REPUBLIKA.CO.ID, JAKARTA -- Maarif Institute menggelar seminar dan meluncurkan Program Sekolah Pemikiran Maarif di Aula KH Ahmad Dahlan, Gedung Dakwah Muhammadiyah, Jakarta pada Selasa (27/3). Seminar dan peluncuran Program Sekolah Pemikiran Maarif tersebut mengusung tema "Memposisikan Peran dan Pemikiran Buya Ahmad Syafii Maarif dalam Peta Pembaharuan Pemikiran Islam di Indonesia".
Direktur Eksekutif Maarif Institute, Muhammad Abdullah Darraz, mengatakan Program Sekolah Pemikiran Maarif bertujuan untuk melakukan kaderisasi intelektual. Sekaligus melembagakan gagasan dan cita-cita sosial Buya Syafii. Baik di ranah keislaman maupun kenegaraan yang mengusung nilai-nilai keterbukaan, kesetaraan dan kebhinekaan.
"Buya seringkali secara jernih menyampaikan pandangan kritisnya terhadap berbagai permasalahan keagamaan, kebangsaan dan kemanusiaan yang seringkali menyimpang dari rel yang seharusnya," kata Darraz melalui keterangan tertulis kepada Republika.co.id, Rabu (28/3) lalu.

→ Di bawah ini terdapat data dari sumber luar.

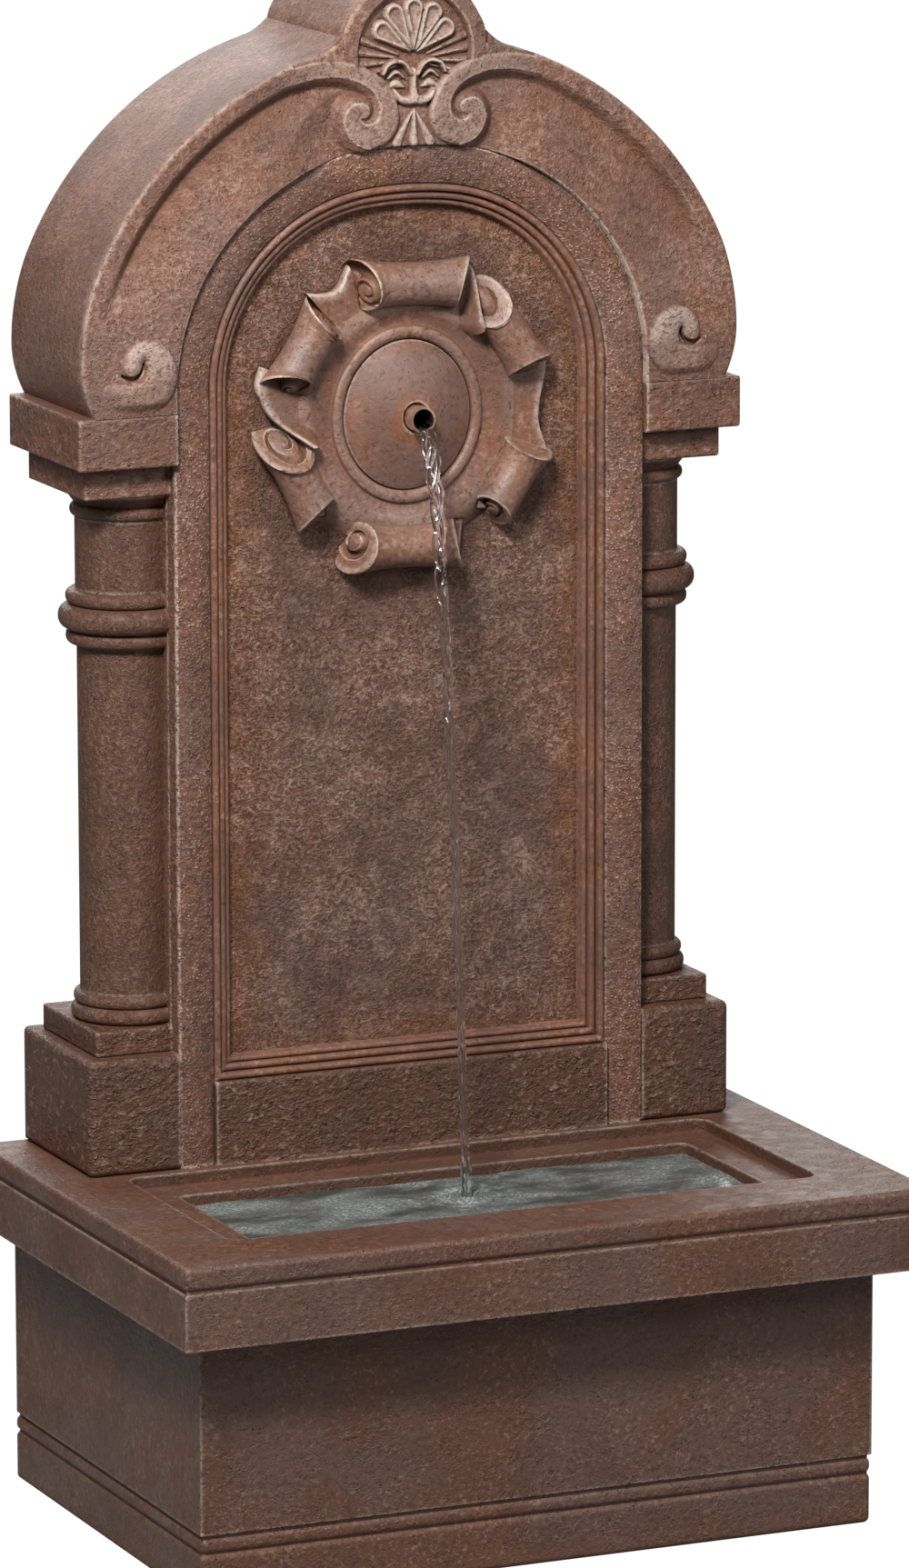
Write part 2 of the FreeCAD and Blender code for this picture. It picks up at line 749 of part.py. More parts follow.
def pump_housing():
    """Motor and impeller chamber in one moulding, outlet spigot on top."""
    body = rod(pump_place(chamber_face), along, pump_radius, chamber_length)
    motor = block(
        motor_face, motor_end, pump_y - pump_radius, pump_y + pump_radius,
        pump_z - pump_radius, pump_z + pump_radius)
    motor = rounded(motor, pump_radius * 0.4, lambda c: near(c.x, (motor_face + motor_end) / 2))
    base = block(
        chamber_face, motor_face + 1, pump_y - pump_radius, pump_y + pump_radius,
        pump_z - pump_radius, pump_z - pump_radius * 0.6)
    outlet = V(0, riser_y, pump_z)
    up = V(0, 0, 1)
    spigot_length = hose_foot() + barb_length - pump_z
    spigot = rod(outlet, up, hose_bore_radius - fit_clearance, spigot_length)
    shoulder = rod(outlet, up, hose_radius, hose_foot() - pump_z)
    body = body.fuse([motor, base, spigot, shoulder])
    chamber = rod(pump_place(chamber_face - 1), along, chamber_radius, chamber_length + 1)
    well = rod(pump_place(motor_face - 1), along, rotor_well_radius, shaft_end - motor_face + 1)
    port = rod(outlet, up, barb_bore_radius, spigot_length + 1)
    return body.cut([chamber, well, port])


def shaft_hole(x0, x1):
    return rod(pump_place(x0), along, pump_shaft_radius + fit_clearance, x1 - x0)


def pump_shaft():
    return rod(pump_place(chamber_face), along, pump_shaft_radius, shaft_end - chamber_face)


def bush(start, radius):
    """Soft bush that holds one end of the still shaft."""
    return rod(pump_place(start), along, radius, bush_length).cut(shaft_hole(start - 1, start + bush_length + 1))


def impeller():
    start = chamber_face + bush_length + rotor_end_play
    end = motor_face - rotor_end_play
    vane_reach = chamber_radius - 2 * rotor_gap
    hub = rod(pump_place(start), along, hub_radius, end - start)
    plate = rod(pump_place(end - impeller_plate), along, vane_reach, impeller_plate)
    vanes = []
    for index in range(vane_count):
        vane = block(
            start, end, pump_y - vane_thickness / 2, pump_y + vane_thickness / 2,
            pump_z, pump_z + vane_reach)
        vane.rotate(pump_place(0), along, index * 360 / vane_count)
        vanes.append(vane)
    return hub.fuse([plate] + vanes).cut(shaft_hole(start - 1, end + 1))


def rotor_magnet():
    start = motor_face - rotor_end_play
    core = rod(pump_place(start), along, rotor_well_radius - rotor_gap, rotor_length)
    return core.cut(shaft_hole(start - 1, start + rotor_length + 1))


def impeller_cover():
    """Front plate of the chamber, with arms that carry the shaft's end."""
    start = chamber_face - cover_thickness
    plate = rod(pump_place(start), along, pump_radius, cover_thickness)
    eye = rod(pump_place(start - 1), along, cover_eye_radius, cover_thickness + 2)
    boss = rod(pump_place(start), along, bush_radius, cover_thickness)
    arms = []
    for index in range(cover_arm_count):
        arm = block(
            start, chamber_face, pump_y - cover_arm / 2, pump_y + cover_arm / 2,
            pump_z, pump_z + cover_eye_radius + 1)
        arm.rotate(pump_place(0), along, index * 360 / cover_arm_count)
        arms.append(arm)
    return plate.cut(eye).fuse([boss] + arms)


def strainer():
    """Slotted intake cage that pulls off the front of the pump."""
    x0 = dial_face
    x1 = chamber_face - cover_thickness
    half = pump_radius
    inner = half - strainer_wall
    cage = block(x0, x1, pump_y - half, pump_y + half, pump_z - half, pump_z + half)
    cage = rounded(cage, half * 0.4, lambda c: near(c.x, (x0 + x1) / 2))
    inside = x0 + strainer_wall
    hollow = block(inside, x1 + 1, pump_y - inner, pump_y + inner, pump_z - inner, pump_z + inner)
    hollow = rounded(hollow, inner * 0.38, lambda c: near(c.x, (inside + x1 + 1) / 2))
    cage = cage.cut(hollow)
    pitch = (strainer_length - 3 * strainer_wall) / slot_count
    slots = []
    for index in range(slot_count):
        x = x0 + 1.5 * strainer_wall + pitch * (index + 0.5)
        slots.append(block(
            x - slot_width / 2, x + slot_width / 2, pump_y - half - 1, pump_y + half + 1,
            pump_z - half / 2, pump_z + half / 2))
    pivot = rod(pump_place(x0 - dial_thickness), along, dial_pivot_radius, dial_thickness + strainer_wall)
    return cage.cut(slots).fuse(pivot)


def flow_dial():
    """Knob on the strainer's pivot, with a raised pointer."""
    x0 = dial_face - dial_thickness
    knob = rod(pump_place(x0), along, dial_radius, dial_thickness - dial_gap)
    pointer = block(
        x0 - pointer_height, x0 + dial_thickness / 2, pump_y - pointer_width / 2, pump_y + pointer_width / 2,
        pump_z + dial_pivot_radius + 1, pump_z + dial_radius * 0.9)
    bore = rod(
        pump_place(x0 - pointer_height - 1), along, dial_pivot_radius + fit_clearance,
        dial_thickness + pointer_height + 2)
    return knob.fuse(pointer).cut(bore)


def cable_gland():
    place = pump_place(motor_end, 0, pump_radius * 0.4)
    body = Part.makeCone(gland_radius, gland_radius * 0.7, gland_length, place, along)
    return body.cut(rod(place, along, cord_hole_radius, gland_length + 1))


def suction_cup(x, side):
    y = pump_y + side * (pump_radius - cup_radius)
    return Part.makeCone(cup_radius, cup_radius * 0.45, pump_foot, V(x, y, tank_floor), V(0, 0, 1))


save("pedestal", pedestal())
save("bowl", bowl())
save("drain_plug", drain_plug())
save_pair("plinth", side_member(plinth_width, plinth_depth, 0, 0, plinth_height, plinth_round))
save_pair("plinth_step", side_member(
    step_width, step_depth, step_back_inset, plinth_height, step_height, edge_round))
save_pair("column_base", column_base())
save_pair("column_shaft", disc_course(shaft_radius, shaft_foot, shaft_height, 0))
save_pair("column_collar", column_collar())
save_pair("column_drum", disc_course(drum_radius, drum_foot, drum_height, 0))
save_pair("column_necking", column_necking())
save_pair("abacus", side_member(
    abacus_width, abacus_depth, abacus_back_inset, abacus_foot, abacus_height, edge_round))
save_pair("capital_block", side_member(
    capital_width, capital_depth, 0, capital_foot, capital_height, edge_round))
save("back_panel", back_panel())
save_pair("pilaster", pilaster())
save("arch_band", arch_band())
save("inner_moulding", inner_moulding())
save("apron", apron())
save_pair("outer_arch", outer_arch())
save("crest", crest())
save("cartouche", cartouche())
save("spout_disc", disc())
save("spout_tube", spout_tube())
save("spout_nut", spout_nut())
save("spout_elbow", elbow())
save("riser_hose", riser_hose())
save("hose_clamp_upper", hose_clamp(hose_top() - barb_length / 2 - clamp_width / 2))
save("hose_clamp_lower", hose_clamp(hose_foot() + barb_length / 2 - clamp_width / 2))
save("duct_stopper", duct_stopper())
save("panel_dowel_left", dowel(-1, dowel_radius))
save("panel_dowel_right", dowel(1, dowel_radius))
save("pump_housing", pump_housing())
save("pump_shaft", pump_shaft())
save("shaft_bush_front", bush(chamber_face, bush_radius))
save("shaft_bush_rear", bush(shaft_end - bush_length, rotor_well_radius - fit_clearance))
save("impeller", impeller())
save("rotor_magnet", rotor_magnet())
save("impeller_cover", impeller_cover())
save("strainer", strainer())
save("flow_dial", flow_dial())
save("cable_gland", cable_gland())
for side, hand in ((-1, "front"), (1, "rear")):
    save("suction_foot_left_" + hand, suction_cup(chamber_face + cup_radius * 0.6, side))
    save("suction_foot_right_" + hand, suction_cup(motor_end - cup_radius, side))
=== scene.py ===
import math
import bmesh
import bpy
import numpy as np
from bpy.props import FloatProperty, FloatVectorProperty, PointerProperty
from mathutils import Euler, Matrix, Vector


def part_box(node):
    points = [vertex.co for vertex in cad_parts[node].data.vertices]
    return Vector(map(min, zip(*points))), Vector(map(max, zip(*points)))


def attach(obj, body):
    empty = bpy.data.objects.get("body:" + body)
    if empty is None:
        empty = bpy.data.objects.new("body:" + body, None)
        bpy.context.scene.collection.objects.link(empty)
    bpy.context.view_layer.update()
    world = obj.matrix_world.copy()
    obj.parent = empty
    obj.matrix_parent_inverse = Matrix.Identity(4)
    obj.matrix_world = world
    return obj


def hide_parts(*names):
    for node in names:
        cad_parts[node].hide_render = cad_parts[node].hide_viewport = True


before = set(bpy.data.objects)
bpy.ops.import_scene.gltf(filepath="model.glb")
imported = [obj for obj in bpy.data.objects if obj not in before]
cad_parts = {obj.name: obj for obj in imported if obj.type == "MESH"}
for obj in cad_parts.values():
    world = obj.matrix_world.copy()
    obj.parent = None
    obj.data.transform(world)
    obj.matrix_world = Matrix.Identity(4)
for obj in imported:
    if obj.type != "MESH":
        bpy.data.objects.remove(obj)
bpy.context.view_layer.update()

bl_info = {
    "name": "Garden Wall Fountain",
    "version": (1, 0, 0),
    "blender": (4, 5, 0),
    "location": "View3D > Sidebar > Fountain",
    "description": "Dresses a cast stone wall fountain: finishes, carving, water and studio",
    "category": "Object",
}

SIDES = {"left": -1, "right": 1}

# The frame's three-centred arch: how far it springs above the big arch's foot, how far the centres of its
# shoulders lie off the middle, and how much larger the crown's radius is than theirs
SPRINGING_COVER = 0.016
SHOULDER_OFFSET = 0.019
CROWN_FLATNESS = 0.174

# Across the beads of the moulding, from the frame to the field
MOULDING_WIDTH = 0.021

GRAVITY = 9.81
WATER_IOR = 1.33

# Smooth shading stops at edges that turn by more than these
STONE_EDGE = math.radians(70)
WATER_EDGE = math.radians(60)

STONE_PAIRS = {
    "stone_low": ("plinth", "plinth_step"),
    "stone_block": ("abacus", "capital_block"),
    "stone_turned": ("column_base", "column_shaft", "column_collar", "column_drum", "column_necking"),
}
CAST_STONES = ("pedestal", "bowl")


def colour_property(name, description, default):
    return FloatVectorProperty(
        name=name, description=description, default=default,
        subtype="COLOR", size=3, min=0.0, max=1.0)


def length_property(name, description, default):
    return FloatProperty(
        name=name, description=description, default=default, unit="LENGTH", min=0.0)


def power_property(name, description, default):
    return FloatProperty(
        name=name, description=description, default=default, unit="POWER", min=0.0)


class StoneSettings(bpy.types.PropertyGroup):
    body: colour_property("Body", "Main brown of the cast stone", (0.172, 0.0725, 0.0435))
    dark: colour_property("Dark", "Darker brown of its cloudy patches", (0.110, 0.054, 0.039))
    # This rust brown is also laid into hollows as painted shade
    rust: colour_property("Rust", "Warm brown that gathers in hollows", (0.190, 0.068, 0.026))
    bloom: colour_property("Bloom", "Grey violet bloom on smooth and side faces", (0.165, 0.108, 0.094))
    # On the high grains this pale colour is also painted glint
    worn: colour_property("Worn", "Pale brushed colour of edges and high grains", (0.42, 0.33, 0.275))
    # This near-black colours the grain's pits and lows, and is painted shade in the deepest corners
    pits_and_shade: colour_property("Recess", "Colour of the deepest corners", (0.048, 0.022, 0.013))
    # An even darker brown mixed in by each finish's own share: much on the low blocks and turned stones,
    # some on the cast ones, a little on the capitals
    darkening: colour_property("Soil", "Dark brown of the lower and turned stones", (0.052, 0.0205, 0.0095))
    # Dark brown of the ledge's risers: wet stone, deepened with painted shade in the slot
    soaked_and_shaded: colour_property("Soaked", "Dark brown of the wet ledge round the pool", (0.024, 0.009, 0.004))
    grain: length_property("Grain", "Height of the rough grain", 0.0012)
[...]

Ia menerangkan, sikap dan pandangan kritis Buya Syafii yang perlu ditularkan dan disebarluaskan di kalangan generasi muda. Maarif Institute sebagai lembaga yang didirikan untuk menerjemahkan berbagai ide-ide besar Buya Syafii, merasa memiliki tanggungjawab besar untuk menularkan dan menyebarluaskan pandangan kritis Buya Syafii.
Program Sekolah Pemikiran Maarifyang akan digelar sampai Juli 2018 ditujukan untuk para mahasiswa S1 akhir, yang sudah lulus S1 sampai yang hendak menyusun tesis S2 dari seluruh pelosok Indonesia. Untuk mengikutinya, para calon siswa yang tertarik harus membuat esai mengenai tema-tema yang telah ditentukan dengan mencantumkan sejumlah sumber bacaan minimal lima buku karya Buya Syafii.
Sepuluh sampai lima belas siswa yang terpilih akan dikarantina secara khusus selama 10 hari untuk kegiatan short course. Selain itu, setiap peserta yang terpilih akan didampingi oleh dua sampai tiga fasilitator.
Guru Besar UIN Sunan Kalijaga Yogyakarta sekaligus Dewan Pembina Maarif Institute, Prof Amin Abdullah saat memberi pidato kunci menyampaikan, ada dua kata kunci untuk memahami horizon pemikiran Islam dari Buya Syafii. Yaitu bagaimana umat Islam memperlakukan Alquran sebagai kitab suci yang bermuatan pedoman etika sosial dan pentingnya Ilmu pengetahuan bagi umat Islam.
"Ungkapan yang biasa digunakan Buya Syafii adalah mari kita berdialog dengan Alquran dan Muhammadiyah sebagai gerakan ilmu," ujarnya.
Menurutnya, dua untaian kata tersebut yang coba diramu ulang dari gurunya Fazlur Rahman sewaktu mengambil program PhD di Chicago pada tahun 1970-1980-an. Hal ini telah mengubah jalan pikiran dan pandangan hidup Buya Syafii dari yang semula agak maududian ke rahmanian.
Dalam konteks perkembangan pemikiran Islam kontemporer pendekatan pembaharuan metode tafsir dan hukum Islam, dikatakan Prof Amin, yang tampak pada sosok dan figur intelektual Buya Syafii merupakan perspektif teoritik dari kedua intelektual Muslim kontemporer. Yakni Abdullah Saeed dan Jasser Auda, bercorak progressif ijtihadi.
"Buya (Syafii) tidak meninggalkan nash Alquran, tapi sebaliknya, justru nash Alquran lah yang menjadi partner dialognya dan inspirator utamanya lewat tafsir tematik yang terilhami dari gurunya Fazlur Rahman," jelasnya.
Sedang gerakan Ilmu yang Buya Syafii impikan, lanjut Amin, rasanya masih jauh dari kenyataan. Sebab, syarat-syarat metodologis dan kelembagaan pendidikan agama dan pendidikan Islam di Tanah Air masih belum mendukung tercapainya impian itu.